In April, I met Bertolt Brecht’s granddaughter, Johanna Schall in Toronto. I was in town for the warmth of the Pivot Reading Series. That same night, Schall was directing a University of Toronto drama school performance of The Misanthrope at The Drake Hotel. Here we are on Queen Street at 1 AM, after we'd found and shut the next whiskey bar, Oh don’t ask why.
And here is a modern day story: Johanna and I became Facebook friends, first; drinking partners, second. During our real-face-time together, we discovered that Johanna's first acting role in Germany was in a play directed by a member of the Paryla clan (My great aunt Eva's first husband was Karl Paryla). In her youth (she is 51), Schall told me, she avoided reading grandfather Brecht's material. Well, as she is an actor and theatre director, I can only imagine the towering anxiety of influence she must have felt growing up. Today, she said, she is disappointed that much of Brecht's fame rests on his reputation as a communist and on his chilly doctrine of alienation and detachment: that isn't what's important, she insinuated. Perhaps his communist standing is a red herring, after all.

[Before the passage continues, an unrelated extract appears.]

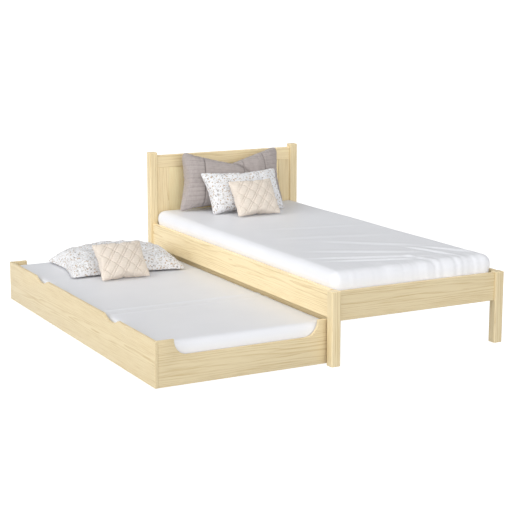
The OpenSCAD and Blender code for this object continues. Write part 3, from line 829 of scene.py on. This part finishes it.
def chopped(u, v, panel, x, y, z):
    """The top edge is pressed down in the middle, so its corners stand up like ears."""
    top = max(0.0, min(1.0, v * 0.5 + 0.5))
    pressed = max(0.0, 1 - abs(u + 0.04) / 0.86) ** 1.15 * top ** 2.2
    y -= CHOP * pressed
    x *= 1 - 0.10 * top ** 1.5 * abs(u)
    x += 0.020 * (top - 0.5) + 0.010
    z += panel * (0.030 * pressed * (1 - pressed) + 0.022 * (top * abs(u)) ** 3 * (1 - top ** 8))
    dent = math.exp(-((u - 0.04 - 0.35 * (1 - top)) / 0.07) ** 2)
    z -= panel * 0.030 * dent * top ** 3 * (1 - top ** 10)
    return x, y, z


def slumped(u, v, panel, x, y, z):
    """Leaning, its weight gathers the lower edge in."""
    return x * (1 - 0.045 * (0.5 - 0.5 * v) * abs(u)) + 0.006 * (0.5 - 0.5 * v), y, z


def settled(u, v, panel, x, y, z):
    """Lying down, the underside goes flat and the corners droop to the sheet."""
    return x, y, 0.008 + (z * 1.72 if panel > 0 else z * 0.10 + 0.002)


INKS = (                          # sprigs per metre, share of the cell that each fills, and its colour
    (60.0, 0.27, (0.50, 0.38, 0.27, 1)),
    (47.0, 0.22, (0.38, 0.36, 0.35, 1)),
    (82.0, 0.33, (0.60, 0.57, 0.54, 1)),
)


def sprigged(name):
    """White cotton printed with small tan and grey sprigs."""
    made = woven(name, (0.82, 0.82, 0.83, 1), (0.72, 0.72, 0.74, 1), CLOTH_THREAD)
    tree = made.node_tree
    shader = tree.nodes["Principled BSDF"]
    ground = shader.inputs["Base Color"].links[0].from_socket
    where = tree.nodes.new("ShaderNodeTexCoord")
    for scale, size, ink in INKS:
        bend = tree.nodes.new("ShaderNodeTexNoise")
        bend.inputs["Scale"].default_value = scale * 0.9
        tree.links.new(where.outputs["Object"], bend.inputs["Vector"])
        push = tree.nodes.new("ShaderNodeVectorMath")
        push.operation = "MULTIPLY_ADD"
        push.inputs[1].default_value = (0.02, 0.02, 0.02)
        tree.links.new(bend.outputs["Color"], push.inputs[0])
        tree.links.new(where.outputs["Object"], push.inputs[2])
        cells = tree.nodes.new("ShaderNodeTexVoronoi")
        cells.inputs["Scale"].default_value = scale
        tree.links.new(push.outputs[0], cells.inputs["Vector"])
        leaf = tree.nodes.new("ShaderNodeMath")
        leaf.operation = "LESS_THAN"
        leaf.inputs[1].default_value = size
        tree.links.new(cells.outputs["Distance"], leaf.inputs[0])
        mix = tree.nodes.new("ShaderNodeMix")
        mix.data_type = "RGBA"
        tree.links.new(leaf.outputs[0], mix.inputs["Factor"])
        tree.links.new(ground, mix.inputs["A"])
        mix.inputs["B"].default_value = ink
        ground = mix.outputs["Result"]
    tree.links.new(ground, shader.inputs["Base Color"])
    return made


# The last number is how much painted shade darkens each cover's sewn grooves.
taupe = woven("taupe_weave", (0.44, 0.39, 0.372, 1), (0.355, 0.312, 0.298, 1), CLOTH_THREAD, 0.5)
floral = sprigged("floral_cotton")
beige = woven("beige_weave", (0.765, 0.685, 0.60, 1), (0.71, 0.625, 0.535, 1), CLOTH_THREAD, 0.09)

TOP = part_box("bed_mattress")[1].z
LOW_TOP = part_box("trundle_mattress")[1].z
LOW_X = centre("trundle_mattress").x
CLEAR = 0.006                     # how far a leant pillow's low seam stands off the sheet
QUILT_CLEAR = 0.008               # the same for the quilted cushions
QUILT_STEP = 0.0048               # the quilted ones need a finer mesh for their rows
LOW_PILLOW_LENGTH = 0.50

stuffed("taupe_pillow", "bed", (0.68, 0.335, 0.165), leant(BED_X - 0.022, 0.872, TOP + CLEAR, 12),
        taupe, chopped, tucked)
stuffed("floral_pillow", "bed", (0.485, 0.258, 0.135), leant(BED_X - 0.016, 0.679, TOP + CLEAR, 31),
        floral, slumped, rumpled)
stuffed("beige_cushion", "bed", (0.272, 0.224, 0.095), leant(BED_X - 0.021, 0.530, TOP + QUILT_CLEAR, 35),
        beige, as_filled, diamonds, QUILT_STEP)
lying = (Matrix.Translation((LOW_X + 0.040, 0.660, LOW_TOP)) @ Matrix.Rotation(math.radians(-5), 4, "Z")
         @ Matrix.Translation((0, -LOW_PILLOW_LENGTH / 2, 0)))
low_pillow = stuffed("trundle_pillow", "trundle", (0.64, LOW_PILLOW_LENGTH, 0.14), lying,
                     floral, settled, rumpled)
low_cushion = stuffed("trundle_cushion", "trundle", (0.274, 0.218, 0.095),
                      leant(LOW_X - 0.046, 0.305, LOW_TOP + QUILT_CLEAR, 40),
                      beige, as_filled, diamonds, QUILT_STEP)

# Pushed in, there is no room for these two. Each gets a mesh of its own.
for soft in (low_pillow, low_cushion):
    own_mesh(soft)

What was important for me was just to meet Johanna Schall! Forget B. Brecht. Johanna answered my Facebook tap on the shoulder promptly. Sure we could meet. She was interested in Eva's life. As a person, Schall was disarming, frank, generous, curious and hip. She'd spent her time in Toronto going to clubs and watching live bands. We talked mostly about Rufus Wainright and the genius of Robert Lepage. We'd both recently seen productions of Lepage's The Blue Dragon. On Canadian theatre in general, Schall had this to say: it's far too earnest, far too polite. Sounds familiar, doesn't it? Only just a bit like the cautious middlerangeness of CanLit.